Posted Thursday, March 15th, 2007, at 3:40 pm Eastern by Mark Wallace

Lifecrawler will stream your Second Life activities to a Web site

Lifecrawler is a new service that looks like it will offer residents of the virtual world of Second Life the chance to stream their virtual activities to a Web site, among other things. There’s not a lot of text on the site, so it’s hard to tell exactly how the service will work, but it appears it will offer two components: a window you can drop on your Web site that will stream your SL activities to the Web, and a metrics system that will give you information about visitors to your SL plot of land and what they’ve been getting up to there. All you can do at the moment is sign up for email updates, but it looks like a very interesting service.

The streaming window resembles DTV (formerly Destroy Television), a unique avatar created by the Electric Sheep Company’s experimental workshop, Sheep Labs, which streams SL to the Web and from time to time is available for anyone looking at the Web site to control or enter chat lines which are then chatted by the avatar in-world. (The Sheep, as usual, are sponsors of this blog.) While Lifecrawler doesn’t appear to offer that same interactivity, what it does is offer the streaming function as a service. The dates on the Web site are wrong, but the time in the SL window is correct, which leads me to believe that it’s a live feed, not a recording. Amusingly, the avatar on the other end of the feed was logged off for inactivity while I was watching the page (see above), more good evidence that this was live, since who would include something like that in an advertisement for their service?

I like the idea of Lifecrawler a lot, though it remains to be seen (a) what the service will cost, and (b) how the people behind it (who appear to be German design firm I-D Media) will handle scaling. The metrics package, if that’s any good, could be a great boon to SL businesses and corporations with a virtual presence as well.

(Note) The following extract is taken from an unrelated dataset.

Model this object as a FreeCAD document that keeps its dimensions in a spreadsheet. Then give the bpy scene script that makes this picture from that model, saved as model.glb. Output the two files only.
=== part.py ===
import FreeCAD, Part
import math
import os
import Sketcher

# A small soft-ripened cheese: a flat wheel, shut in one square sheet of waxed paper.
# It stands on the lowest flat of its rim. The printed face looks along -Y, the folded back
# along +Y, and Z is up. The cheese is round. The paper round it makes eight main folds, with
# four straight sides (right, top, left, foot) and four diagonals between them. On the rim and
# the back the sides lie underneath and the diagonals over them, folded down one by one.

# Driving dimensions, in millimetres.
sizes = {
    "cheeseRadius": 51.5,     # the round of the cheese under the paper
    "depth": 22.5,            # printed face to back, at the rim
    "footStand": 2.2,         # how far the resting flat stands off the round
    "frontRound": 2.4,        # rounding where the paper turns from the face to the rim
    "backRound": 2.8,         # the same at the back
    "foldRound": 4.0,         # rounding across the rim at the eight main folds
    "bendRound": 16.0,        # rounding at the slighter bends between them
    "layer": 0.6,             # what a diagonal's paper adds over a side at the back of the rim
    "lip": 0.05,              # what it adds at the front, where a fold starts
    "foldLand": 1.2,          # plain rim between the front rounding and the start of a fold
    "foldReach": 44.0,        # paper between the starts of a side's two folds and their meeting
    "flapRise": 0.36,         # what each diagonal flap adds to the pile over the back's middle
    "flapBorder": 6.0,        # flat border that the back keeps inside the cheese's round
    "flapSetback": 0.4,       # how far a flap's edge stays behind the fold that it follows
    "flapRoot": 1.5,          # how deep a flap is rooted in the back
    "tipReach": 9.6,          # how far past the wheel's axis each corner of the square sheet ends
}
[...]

The Wish App this puts me in mind of, though, is a service that tracks what I’m doing, where I’m going, who I’m meeting, etc., in Second Life. Mark Barrett’s SLStats did something like this at one point, but Barrett backed off several features after residents got annoyed that they were being caught up in other people’s lifelogs. In any case, we look forward to seeing what kind of window Lifecrawler manages to provide into Second Life.